• INPUT ROWS:
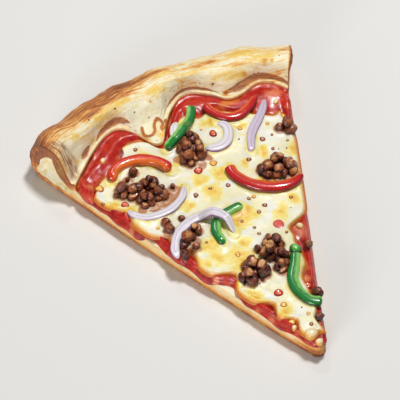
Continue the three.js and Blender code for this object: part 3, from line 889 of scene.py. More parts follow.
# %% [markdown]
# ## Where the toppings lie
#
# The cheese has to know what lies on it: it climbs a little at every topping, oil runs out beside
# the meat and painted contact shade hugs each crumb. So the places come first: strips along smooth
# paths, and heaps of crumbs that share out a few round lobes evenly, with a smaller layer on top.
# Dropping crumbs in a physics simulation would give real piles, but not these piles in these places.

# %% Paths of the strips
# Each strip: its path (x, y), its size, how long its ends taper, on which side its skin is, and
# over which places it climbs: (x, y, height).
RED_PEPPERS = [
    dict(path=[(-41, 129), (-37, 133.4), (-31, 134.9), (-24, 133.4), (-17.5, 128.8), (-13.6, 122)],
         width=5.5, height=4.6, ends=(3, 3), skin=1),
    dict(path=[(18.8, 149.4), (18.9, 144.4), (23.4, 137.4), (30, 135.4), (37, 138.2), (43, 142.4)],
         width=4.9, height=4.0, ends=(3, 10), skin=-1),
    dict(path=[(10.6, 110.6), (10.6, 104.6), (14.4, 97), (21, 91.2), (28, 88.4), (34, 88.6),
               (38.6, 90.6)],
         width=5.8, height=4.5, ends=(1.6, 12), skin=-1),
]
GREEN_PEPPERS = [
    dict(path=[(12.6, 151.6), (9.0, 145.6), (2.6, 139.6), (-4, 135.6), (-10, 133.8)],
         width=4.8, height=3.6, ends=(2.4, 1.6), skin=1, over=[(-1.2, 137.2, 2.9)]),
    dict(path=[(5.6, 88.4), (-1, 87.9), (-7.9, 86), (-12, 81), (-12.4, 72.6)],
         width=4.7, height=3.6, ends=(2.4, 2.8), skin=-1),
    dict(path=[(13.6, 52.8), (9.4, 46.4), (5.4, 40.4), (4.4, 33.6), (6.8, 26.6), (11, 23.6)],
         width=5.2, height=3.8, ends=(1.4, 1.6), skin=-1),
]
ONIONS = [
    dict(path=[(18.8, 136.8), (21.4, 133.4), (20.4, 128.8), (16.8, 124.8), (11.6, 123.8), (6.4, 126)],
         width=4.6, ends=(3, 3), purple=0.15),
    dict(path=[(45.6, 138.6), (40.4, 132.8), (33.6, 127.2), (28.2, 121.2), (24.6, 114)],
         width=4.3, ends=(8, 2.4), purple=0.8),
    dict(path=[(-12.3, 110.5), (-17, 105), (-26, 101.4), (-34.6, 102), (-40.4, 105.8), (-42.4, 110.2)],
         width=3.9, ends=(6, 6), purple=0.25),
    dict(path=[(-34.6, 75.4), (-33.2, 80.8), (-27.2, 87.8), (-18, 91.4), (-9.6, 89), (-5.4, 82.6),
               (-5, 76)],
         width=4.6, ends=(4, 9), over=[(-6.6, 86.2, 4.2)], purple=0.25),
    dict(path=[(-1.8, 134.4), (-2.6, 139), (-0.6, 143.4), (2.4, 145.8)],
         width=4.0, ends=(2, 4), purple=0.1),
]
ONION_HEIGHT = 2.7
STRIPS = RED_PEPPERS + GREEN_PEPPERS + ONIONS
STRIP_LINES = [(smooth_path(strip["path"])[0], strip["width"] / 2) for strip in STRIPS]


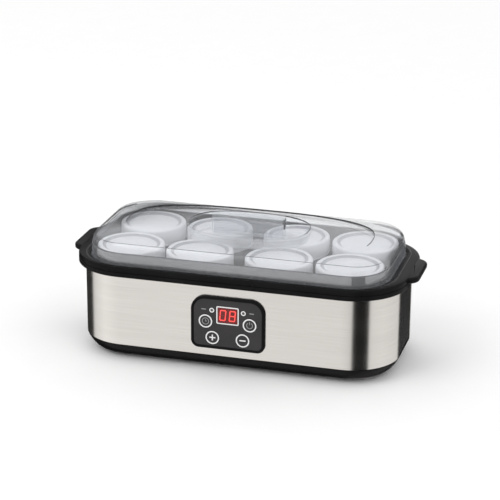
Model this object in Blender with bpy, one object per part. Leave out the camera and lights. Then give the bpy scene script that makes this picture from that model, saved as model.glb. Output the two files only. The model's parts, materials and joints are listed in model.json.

• WRITTEN EXERCISE: Provide an exact reproduction of all the entries shown above.

• SOLUTION FOR THIS PROBLEM:
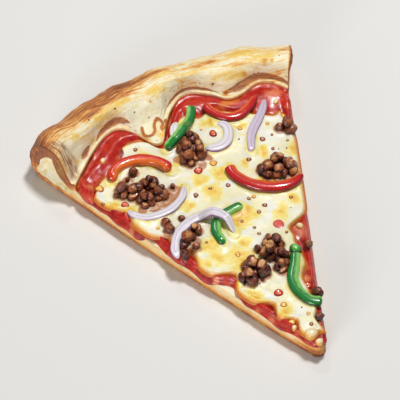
Continue the three.js and Blender code for this object: part 3, from line 889 of scene.py. More parts follow.
# %% [markdown]
# ## Where the toppings lie
#
# The cheese has to know what lies on it: it climbs a little at every topping, oil runs out beside
# the meat and painted contact shade hugs each crumb. So the places come first: strips along smooth
# paths, and heaps of crumbs that share out a few round lobes evenly, with a smaller layer on top.
# Dropping crumbs in a physics simulation would give real piles, but not these piles in these places.

# %% Paths of the strips
# Each strip: its path (x, y), its size, how long its ends taper, on which side its skin is, and
# over which places it climbs: (x, y, height).
RED_PEPPERS = [
    dict(path=[(-41, 129), (-37, 133.4), (-31, 134.9), (-24, 133.4), (-17.5, 128.8), (-13.6, 122)],
         width=5.5, height=4.6, ends=(3, 3), skin=1),
    dict(path=[(18.8, 149.4), (18.9, 144.4), (23.4, 137.4), (30, 135.4), (37, 138.2), (43, 142.4)],
         width=4.9, height=4.0, ends=(3, 10), skin=-1),
    dict(path=[(10.6, 110.6), (10.6, 104.6), (14.4, 97), (21, 91.2), (28, 88.4), (34, 88.6),
               (38.6, 90.6)],
         width=5.8, height=4.5, ends=(1.6, 12), skin=-1),
]
GREEN_PEPPERS = [
    dict(path=[(12.6, 151.6), (9.0, 145.6), (2.6, 139.6), (-4, 135.6), (-10, 133.8)],
         width=4.8, height=3.6, ends=(2.4, 1.6), skin=1, over=[(-1.2, 137.2, 2.9)]),
    dict(path=[(5.6, 88.4), (-1, 87.9), (-7.9, 86), (-12, 81), (-12.4, 72.6)],
         width=4.7, height=3.6, ends=(2.4, 2.8), skin=-1),
    dict(path=[(13.6, 52.8), (9.4, 46.4), (5.4, 40.4), (4.4, 33.6), (6.8, 26.6), (11, 23.6)],
         width=5.2, height=3.8, ends=(1.4, 1.6), skin=-1),
]
ONIONS = [
    dict(path=[(18.8, 136.8), (21.4, 133.4), (20.4, 128.8), (16.8, 124.8), (11.6, 123.8), (6.4, 126)],
         width=4.6, ends=(3, 3), purple=0.15),
    dict(path=[(45.6, 138.6), (40.4, 132.8), (33.6, 127.2), (28.2, 121.2), (24.6, 114)],
         width=4.3, ends=(8, 2.4), purple=0.8),
    dict(path=[(-12.3, 110.5), (-17, 105), (-26, 101.4), (-34.6, 102), (-40.4, 105.8), (-42.4, 110.2)],
         width=3.9, ends=(6, 6), purple=0.25),
    dict(path=[(-34.6, 75.4), (-33.2, 80.8), (-27.2, 87.8), (-18, 91.4), (-9.6, 89), (-5.4, 82.6),
               (-5, 76)],
         width=4.6, ends=(4, 9), over=[(-6.6, 86.2, 4.2)], purple=0.25),
    dict(path=[(-1.8, 134.4), (-2.6, 139), (-0.6, 143.4), (2.4, 145.8)],
         width=4.0, ends=(2, 4), purple=0.1),
]
ONION_HEIGHT = 2.7
STRIPS = RED_PEPPERS + GREEN_PEPPERS + ONIONS
STRIP_LINES = [(smooth_path(strip["path"])[0], strip["width"] / 2) for strip in STRIPS]


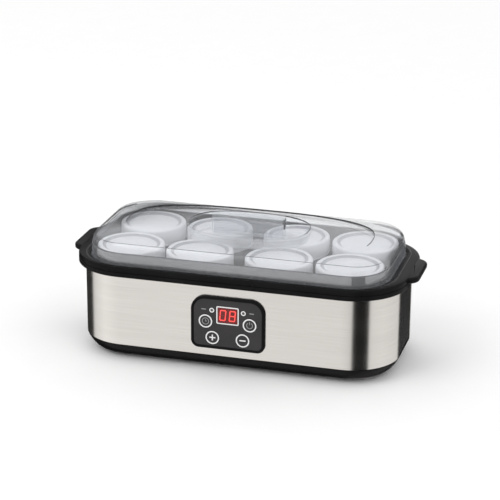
Model this object in Blender with bpy, one object per part. Leave out the camera and lights. Then give the bpy scene script that makes this picture from that model, saved as model.glb. Output the two files only. The model's parts, materials and joints are listed in model.json.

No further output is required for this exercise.